Gibson displayed significant strides in his offensive repertoire during 2013-14, and he can now put an exclamation point on a stellar season with a monster postseason.
The Bulls particularly need him to be assertive offensively, knocking down mid-range jumpers and exhibiting his improved post moves.
Augustin and Gibson can both bring life for Chicago off the bench, and their exploits are imperative to Chicago's playoff upside.
Key Matchup: John Wall vs. Kirk Hinrich
The point guard battle is compelling because Wall and Hinrich are polar opposites who embody their respective teams' identities.
Wall is super-athletic and full of highlight-reel moves and finishes, while Hinrich isn't anything special in terms of athleticism, but he's as tough as nails.
If Hinrich can contain Wall throughout the series, Chicago's chances of advancing are extremely high. Wall makes Washington go, and he enhances the performance of everyone around him when he's on his game.
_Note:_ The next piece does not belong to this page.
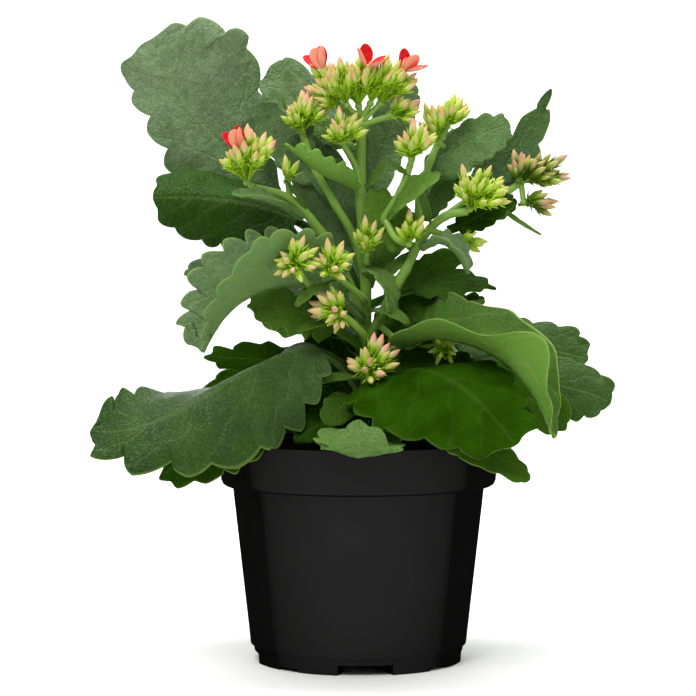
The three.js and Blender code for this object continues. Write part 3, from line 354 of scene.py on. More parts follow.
# Small leaves and bracts without a solid of their own: on the branches, under the heads and low round the
# stem.
SMALL_LEAVES = [
    small_leaf([[-20, -8, 190], [-24, -12, 196], [-28, -14, 201], [-31, -15, 205]], 1.6,
               [0.4, -0.6, 0.6]),
    small_leaf([[0, 2, 218], [-12, 14, 226], [-24, 18, 234], [-33, 18, 243]], 5.5, [0.2, -1, 0.4],
               [0.1, -1, 0.3]),
    small_leaf([[22, -12, 207], [18, -14, 209], [15, -15, 211], [12, -15, 214]], 1.6, [0, -1, 0.6]),
    small_leaf([[3, -3, 203], [6, -7, 205], [9, -9, 208], [12, -10, 213]], 3, [-0.4, -0.8, 0.6]),
    small_leaf([[31, -8, 186], [29, -13, 192], [27, -15, 196], [26, -15, 200]], 2.2, [0.3, -1, 0.4]),
    small_leaf([[56, 1, 198], [62, -4, 192], [70, -6, 186], [78, -6, 182]], 1.7, [0, -0.6, 1]),
    small_leaf([[5, -4, 150], [10, -12, 151], [16, -16, 149], [21, -18, 144]], 4, [0, -0.6, 1],
               [0.5, -0.6, 0.6]),
    small_leaf([[-6, -16, 148], [-12, -24, 147], [-18, -30, 144], [-26, -33, 142]], 3, [0, -0.6, 1]),
    small_leaf([[3, -12, 121], [-6, -22, 123], [-14, -28, 122], [-22, -32, 119]], 3.5, [0, -0.6, 1]),
    small_leaf([[2, -2, 96], [-8, -18, 112], [-16, -24, 112], [-27, -28, 100]], 13, [0, -0.8, 1],
               [0, -1, 0.6]),
    small_leaf([[4, -2, 96], [14, -14, 110], [24, -20, 112], [38, -24, 106]], 12, [0, -0.8, 1],
               [0, -1, 0.6]),
    small_leaf([[0, -3, 92], [-8, -24, 106], [-16, -34, 106], [-26, -42, 96]], 9, [0, -0.8, 1],
               [0, -1, 0.6]),
    small_leaf([[1, 2, 100], [-16, 2, 112], [-28, 2, 120], [-42, 2, 116]], 13, [0, -0.8, 1],
               [0, -1, 0.6]),
    small_leaf([[2, 3, 98], [4, 2, 106], [-6, -2, 116], [-14, -4, 128]], 12, [0, -1, 0.2]),
    small_leaf([[4, 3, 100], [16, 2, 112], [28, 0, 122], [34, -2, 134]], 11, [0, -1, 0.2]),
    small_leaf([[30, 0, 140], [38, -2, 147], [46, -4, 150], [54, -6, 154]], 4, [0, -0.7, 1]),
    small_leaf([[-10, -26, 163], [-18, -34, 160], [-22, -38, 157], [-26, -40, 152]], 2.5, [0, -0.6, 1],
               [0, -0.8, 0.6]),
    small_leaf([[2, -3, 167], [9, -10, 169], [15, -14, 160], [14, -15, 146]], 6.5, [0.3, -0.4, 1],
               [1, -0.7, 0.3], tone=0.6, bloom=[0.3, 0.3], lobes=5),
    small_leaf([[24, -5, 176], [18, -5, 180], [12, -6, 188], [5, -6, 202]], 11, [0, -1, 0.7], tone=0.5,
               lobes=5),
    small_leaf([[4, 4, 138], [14, 6, 149], [28, 6, 153], [42, 4, 155]], 9, [0, -1, 0.5], tone=0.25),
    small_leaf([[-14, -1, 200], [-24, 8, 212], [-35, 10, 226], [-43, 10, 240]], 10, [0, -1, 0.2],
               tone=0.1, bloom=[0.6, 0.6]),
    small_leaf([[-20, -6, 218], [-24, 0, 232], [-28, 4, 243], [-31, 6, 253]], 5, [0, -1, 0.3], tone=0.2,
               bloom=[0.7, 0.7]),
    small_leaf([[8, -3, 163], [12, -4, 166], [18, -4, 170], [24, -4, 175]], 3, [-0.3, -1, 0.5]),
    small_leaf([[2, 6, 118], [-4, 14, 135], [-12, 18, 150], [-20, 18, 164]], 13, [0, -1, 0.2]),
    small_leaf([[4, 5, 122], [12, 12, 136], [22, 14, 146], [32, 14, 152]], 9, [0, -1, 0.4]),
    small_leaf([[20, 8, 138], [32, 12, 146], [42, 12, 151], [55, 12, 155]], 6, [0, -1, 0.6],
               [0, -1, 0.4]),
    small_leaf([[38, -6, 184], [47, -6, 187], [56, -6, 192], [66, -6, 199]], 7, [0, -1, 0.4]),
    small_leaf([[2, 4, 98], [-6, 10, 112], [-14, 12, 126], [-22, 10, 140]], 14, [0, -1, 0.1]),
    small_leaf([[4, 4, 98], [14, 8, 112], [26, 10, 124], [38, 8, 134]], 14, [0, -1, 0.3]),
    small_leaf([[4, -2, 98], [24, -12, 118], [48, -26, 121], [72, -34, 106]], 12, [0, -0.8, 1],
               [0.4, -0.8, 0.8]),
    small_leaf([[0, 4, 92], [-14, 20, 104], [-28, 34, 104], [-44, 46, 98]], 11, [0, -0.6, 1],
               [0, -0.8, 1]),
    small_leaf([[2, 4, 92], [12, 22, 106], [18, 34, 106], [24, 46, 98]], 11, [0, -0.6, 1], [0, -0.8, 1]),
    small_leaf([[8, -8, 122], [20, -15, 127], [34, -20, 129], [50, -22, 127]], 8, [0, -1, 0.4], sharp=0.8,
               cleft=2.0),
    small_leaf([[-4, 4, 100], [-14, 7, 105], [-26, 9, 104], [-40, 9, 100]], 8, [0, -1, 0.5]),
    small_leaf([[12, 4, 156], [22, 8, 163], [34, 10, 169], [48, 10, 176]], 7, [0, -1, 0.4], tone=0.15),
    small_leaf([[24, 8, 186], [30, 10, 194], [38, 12, 203], [46, 12, 214]], 6.5, [0, -1, 0.4], tone=0.2,
               bloom=[0.3, 0.3]),
]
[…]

If Hinrich disrupts this, he'll inhibit Washington's all-around attack.
Hinrich has even shown some improvements offensively since the All-Star break, shooting 42.9 percent from long range (compared to 28.8 percent before the break). He's more than capable of cashing a handful of triples while also handing out an array of assists.
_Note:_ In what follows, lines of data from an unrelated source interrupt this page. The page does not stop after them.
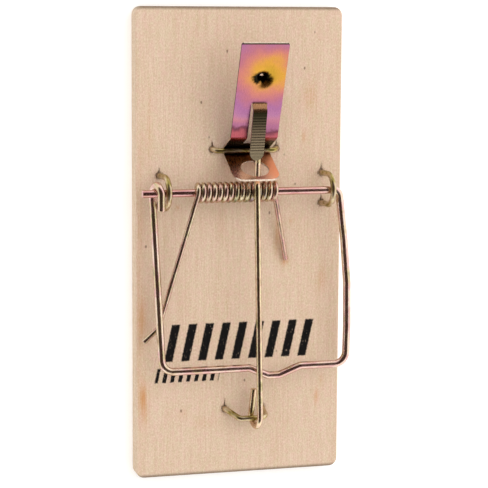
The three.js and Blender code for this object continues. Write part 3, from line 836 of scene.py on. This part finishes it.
def board_top(reach, radius):
    """The top face's grid, sunk and split round the staple legs, and its masks."""
    feet = leg_feet()
    xs = ticks(reach.x, [x for x, _ in feet], GRID_X, NEAR_X)
    ys = ticks(reach.y, [y for _, y in feet], GRID_Y, NEAR_Y)
    x, y = np.meshgrid(xs, ys, indexing="ij")
    a = np.clip((np.abs(x) - (reach.x - radius)) / radius, 0, 1)
    b = np.clip((np.abs(y) - (reach.y - radius)) / radius, 0, 1)
    rounding = np.maximum(a, b) / np.maximum(np.hypot(a, b), 1e-9)
    corner = (a > 0) & (b > 0)
    x = np.where(corner, np.sign(x) * (reach.x - radius + radius * a * rounding), x)
    y = np.where(corner, np.sign(y) * (reach.y - radius + radius * b * rounding), y)
    z = np.full_like(x, BOARD_TOP)
    crushed, stain = np.zeros_like(x), np.zeros_like(x)
    for i, (foot_x, foot_y) in enumerate(feet):
        split_reach = SPLIT_REACH + SPLIT_MORE * ((i * 7) % 5) / 4
        dx, dy = x - foot_x, y - foot_y
        away = np.hypot(dx, dy)
        along = np.clip(1 - np.abs(dy - SPLIT_AHEAD) / split_reach, 0, 1)
        pit, split = bell(away, PIT_RADIUS), bell(dx, SPLIT_WIDTH) * along
        z -= PIT_DEPTH * pit + SPLIT_DEPTH * split
        z += PILE_HEIGHT * bell(away - PILE_AT, PILE_WIDTH)
        # The pits and splits also carry the painted shade in them
        crushed = np.maximum(np.maximum(crushed, pit), split)
    # Stains, and a painted shadow beside and at the tip of the spring's resting leg
    for at_x, at_y, half_width, half_length, strength in STAINS_AND_SHADOWS:
        spread = ((x - at_x) / half_width) ** 2 + ((y - at_y) / half_length) ** 2
        stain += strength * np.exp(-spread)
    # Painted shade along the top face at both ends of the board
    worn = np.clip((np.abs(y) - reach.y) / END_SHADE_REACH + 1, 0, 1) * END_SHADE_STRENGTH
    return np.stack([x, y, z], -1), crushed, stain, worn


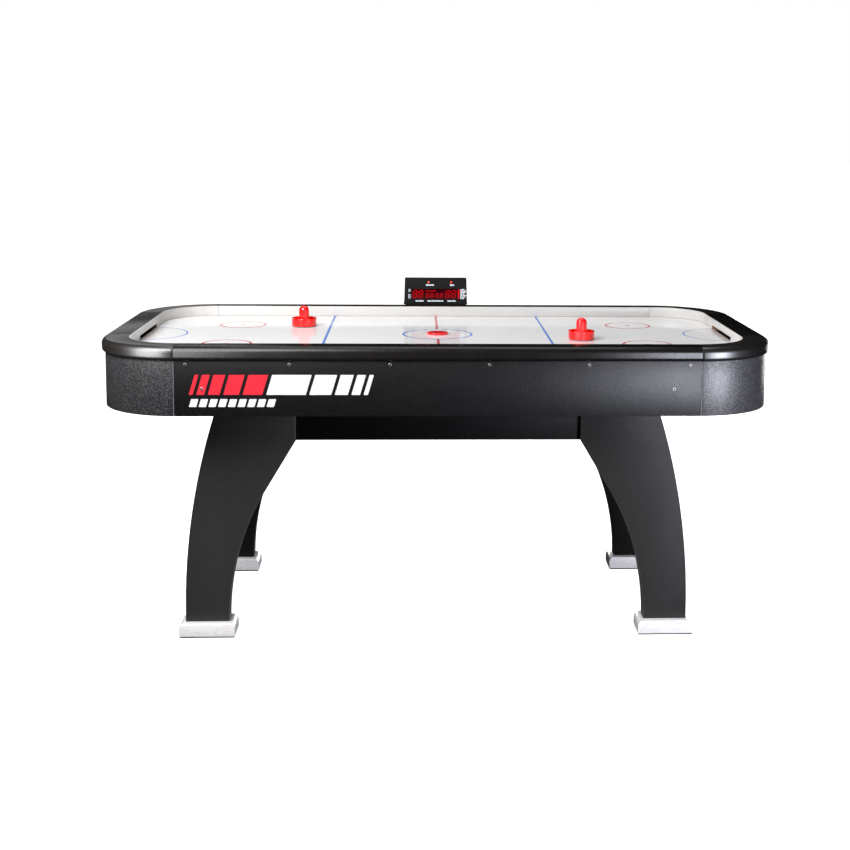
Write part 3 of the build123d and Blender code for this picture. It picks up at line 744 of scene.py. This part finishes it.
# ======== screws ========
def add_screw(bm, x, z, sign):
    """Pan-head screw with a hexagon socket, standing out of a side apron."""
    steps = 36
    head_r, head_t, socket_r, socket_d = 4.2 * MM, 2.6 * MM, 2.9 * MM, 2.5 * MM

    def circle(share):
        return lambda angle: head_r * share

    def hexagon(angle):
        return socket_r * math.cos(math.pi / 6) / math.cos((angle % (math.pi / 3)) - math.pi / 6)

    stations = [(circle(1.0), 0.0), (circle(1.0), head_t * 0.45), (circle(0.93), head_t * 0.78),
                (circle(0.78), head_t), (hexagon, head_t), (hexagon, head_t - socket_d)]
    rings = []
    for radius, out in stations:
        ring = []
        for i in range(steps):
            a = 2 * math.pi * i / steps
            r = radius(a)
            ring.append(bm.verts.new((x + r * math.cos(a), sign * (APRON_Y + out), z + r * math.sin(a))))
        rings.append(ring)
    for station, (lower, upper) in enumerate(zip(rings, rings[1:])):
        for i in range(steps):
            j = (i + 1) % steps
            # the socket's walls and floor get the second material, the painted shade
            face = bm.faces.new((lower[i], lower[j], upper[j], upper[i]))
            face.material_index = 1 if station == len(rings) - 2 else 0
    bm.faces.new(rings[0])
    bm.faces.new(list(reversed(rings[-1]))).material_index = 1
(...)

If Wall's quickness is simply too much for Hinrich and the Bulls, Chicago should find itself in trouble. However, if Hinrich limits Wall (he doesn't have to outplay him completely), the Bulls should witness outcomes falling in their favor.
Prediction: Bulls in Six
Both teams have reasons to believe they can not only win this series, but also potentially make noise in the second round, where the winner would presumably meet the Indiana Pacers.
Yet, while the Wizards boast a promising future, the Bulls defense should prove to be too overwhelming in a seven-game series. Washington should snag a couple of games, but the Bulls should impose their will on them consistently en route to a series win in six games.